Computational screening of Ti-Based YTi3H8 (Y = Na, K and Rb) hydrides for efficient solid-state hydrogen storage system

Abstract

There has been a lot of recent interest on hydrogen storage due to the fact that hydrogen may be utilized as an energy source. Evaluation of newly synthesized compounds' hydrogen storage capabilities has dominated studies on hydrogen storage applications. For the first time, density functional theory (DFT) calculations have been run to study the unique characteristics and hydrogen storage capabilities of the YTi₃H₈ (Y = Na, K, and Rb) compounds.

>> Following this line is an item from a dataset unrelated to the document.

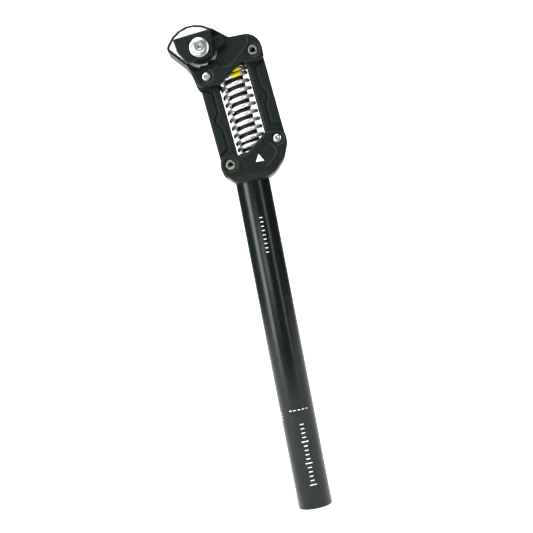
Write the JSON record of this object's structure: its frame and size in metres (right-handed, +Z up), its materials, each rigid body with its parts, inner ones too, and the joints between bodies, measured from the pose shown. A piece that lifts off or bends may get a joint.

The lattice constants for the compounds being studied are 4.85 Å for RbTi₃H₈, 4.74 Å for KTi₃H₈, and 4.54 Å for NaTi₃H₈ when optimized in the cubic phase. These hydrides have negative formation enthalpy, which means they are thermodynamically stable. High gravimetric hydrogen storage densities of 4.62 % for NaTi₃H₈, 4.23 % for KTi₃H₈, and 3.40 % for RbTi₃H₈ make YTi₃H₈ (Y = Na, K, and Rb) a promising candidate for hydrogen storage. In addition, the electronic properties of these compounds lend credence to their metallic properties. Furthermore, these compounds satisfy the Born stability conditions as shown by examination of the mechanical properties obtained from elastic constants, such as Pugh's ratio and Young's modulus. While both NaTi₃H₈ and KTi₃H₈ hydrides are brittle, Pugh's ratio and Cauchy pressure show that KTi₃H₈ hydride is ductile. The mechanical stability, high hydrogen storage capacity, and metallic nature of YTi₃H₈ (Y = Na, K, and Rb) indicate that they might be used in solid-state hydrogen storage devices. Fuel cell technologies, hydrogen-powered cars, and stationary energy storage applications can benefit from their stability and high hydrogen content, making them potential candidates for sustainable hydrogen energy solutions.